Fortunately I have an amazing teacher in the form of Chef Ben, known as the resident chocolate expert at school I’ve seen some of his showpieces and they are nothing short of incredible. He’s exceedingly passionate about chocolate and cooking in general, being taught by someone passionate is infinitely a pleasurable experience and I find a lot of his enthusiasm rubbing off on me and upping my own already wired nature regarding patisserie.
We started with easy thins after five weeks off, making centres for enrobing. When chocolate is enrobed it is a centre or filling that is then coated in chocolate, either by hand or by a mechanized enrobing machine. This is as opposed to molded chocolates where the chocolate is melted and shaped *then* filled.
Enrobed chocolates tend to be firmer as then need to stand up to be handled and moved around, molded chocolates tend to have softer flowing fillings. As such today each of us worked with a partner and had to produce a batch of nougat for cutting into bars and dipping tomorrow, some of us were also fortunate enough to make other items for enrobing. My partner and I made an item to be coated much like a chocolate bar with a spiced biscuit base, a pobana (a fruit cocktail of passionfruit, mango, banana and lemon) pâte de fruit (type of fruit jelly set with pectin) and a chocolate marshmallow all layered like a Twix bar. Tomorrow we will cut and cover these delicious treats in chocolate!
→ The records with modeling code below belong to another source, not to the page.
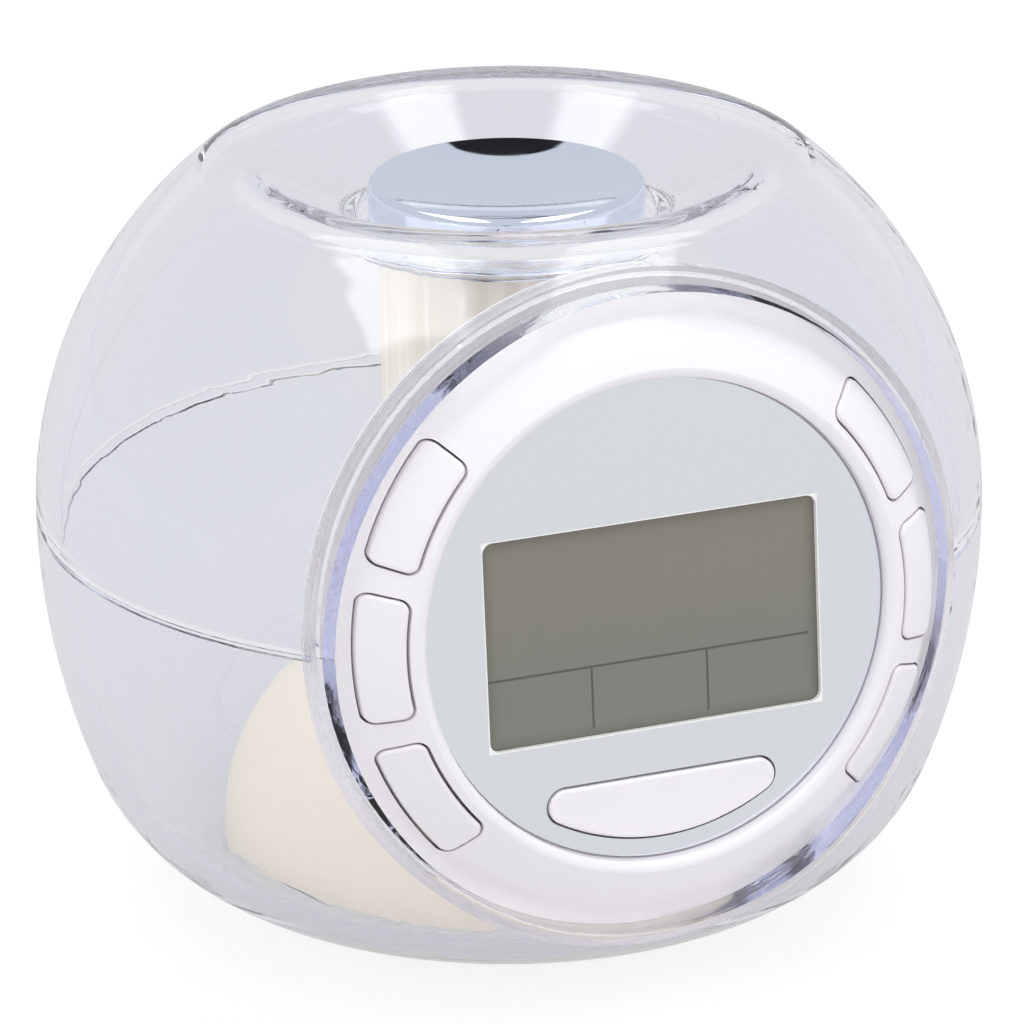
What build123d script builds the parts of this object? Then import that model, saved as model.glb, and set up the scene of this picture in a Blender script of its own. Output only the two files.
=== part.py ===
from build123d import *
import os
from math import acos, asin, atan2, cos, degrees, hypot, radians, sin, sqrt, tan

# Weather clock in a clear globe. Millimetres, +Z up, the dial looks towards -Y.
# The origin is on the globe's upright axis, in the plane that the clock stands on.

# Angles and shared clearances
full_turn = 360.0
half_turn = 180.0
right_angle = 90.0
overrun = 15.0            # how far a cut runs past what it cuts
sink = 0.5                # how far a boss or tongue runs into the wall that it grows from
fit_gap = 0.2             # between pieces that drop into each other
seat_gap = 0.05           # between a piece and the face that it rests on
key_gap = 0.25            # round a key, a button or a cover that moves

# Clear globe
globe_radius = 50.0       # at the seam
shell_wall = 2.6
upper_arc_radius = 47.5
crest_ring_radius = 28.6  # circle on which the edge of the funnel is highest
crest_round = 5.7
funnel_angle = 120.0      # round the crest, where the funnel's straight side starts
neck_bore_radius = 15.5
neck_length = 2.2
neck_round = 1.1
lower_arc_radius = 76.0
lower_arc_angle = 20.8    # below the seam, where the tighter foot curve starts
lower_round = 22.3
foot_flat_radius = 31.5
seam_gap = 0.08
tongue_height = 0.8
tongue_width = 0.8
tongue_inset = 0.1

# Foot
foot_height = 1.2
foot_ring_radius = 29.1
foot_ring_width = 1.7
plate_radius = 29.5
plate_flange_radius = 30.7
plate_thickness = 3.1

# Dome under the clear shell
dome_centre_radius = 9.65
dome_arc_radius = 21.65
dome_wall = 1.5
dome_seat_width = 1.7

# Dial, measured from the mirror's plane along the dial's axis, towards the viewer
dial_stand_out = 2.32     # of the mirror in front of the circle where bore and globe meet
dial_rise = 0.1           # of the dial's centre above the seam
dial_tilt = 4.9
flange_wall = 1.1
flange_end = -7.6
mirror_margin = 1.1       # of the mirror round the corners of the glass
mirror_thickness = 0.6
mirror_gap = 0.25
ring_edge_gap = 0.08      # between the ring's edge and the flange's bore
crest_width = 1.1
crest_inner_height = 1.1
crest_top_height = 1.68
ring_margin = 1.7         # of the flange's bore outside the keys
ring_edge_height = -4.4
ring_bulge = 0.6
bezel_floor_thickness = 1.4
bezel_floor_reach = 1.2   # of the flat floor past the keys' inner ends
bezel_skirt_wall = 1.4
bezel_skirt_start = -4.9
bezel_lip_reach = 0.8     # of the lip behind the flange's end
bezel_lip_thickness = 1.0

# Display
window_side_border = 1.6  # of the glass hidden beside the window
window_end_border = 1.55
window_centre = (-0.2, -0.5)
window_corner = 1.1
glass_width = 39.6
glass_height = 25.0
glass_thickness = 1.9
film_thickness = 0.2
film_inset = 0.6
lcd_frame_border = 1.5
lcd_frame_floor = 1.0
lcd_cavity_share = 0.78   # of the frame's opening, left free in front of the board
strip_width = 2.0
strip_inset = 1.2         # of a strip's outer side from the edge of the glass

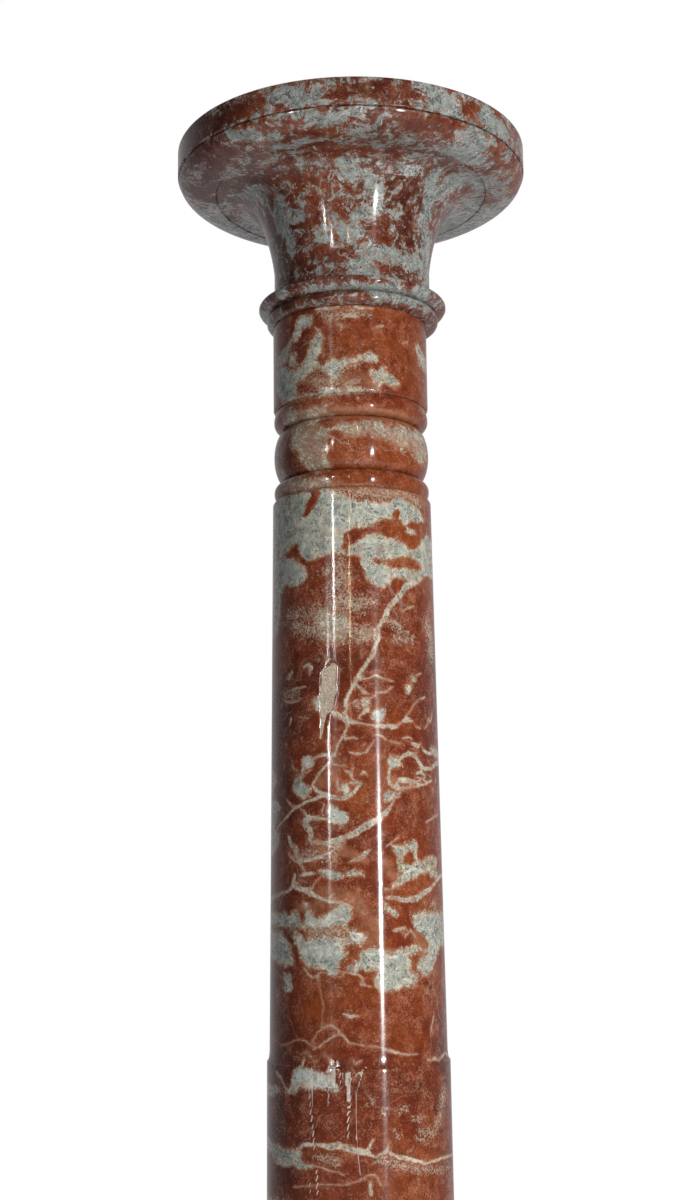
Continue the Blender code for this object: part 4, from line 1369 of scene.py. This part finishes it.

The pâte de fruit was not something I was familiar with, I had to make two attempts at activating the pectin before it worked, and having no made a ‘bar’ like this before either pouring the hot jelly became something of a dangerous exercise, it went *everywhere*! The biscuit base shrank slightly during baking which meant there were gaps, our tray had holes in it (which bear in mind it is supposed to) but we didn’t think to put down silicone paper first so the upshot of all this was me, the stove, the floor and the cooling racks covered in pobana fruit jelly. Tasted good though!
It all worked out in the end and tomorrow is another day, fingers crossed everything cuts cleanly and the dipping goes smoothly.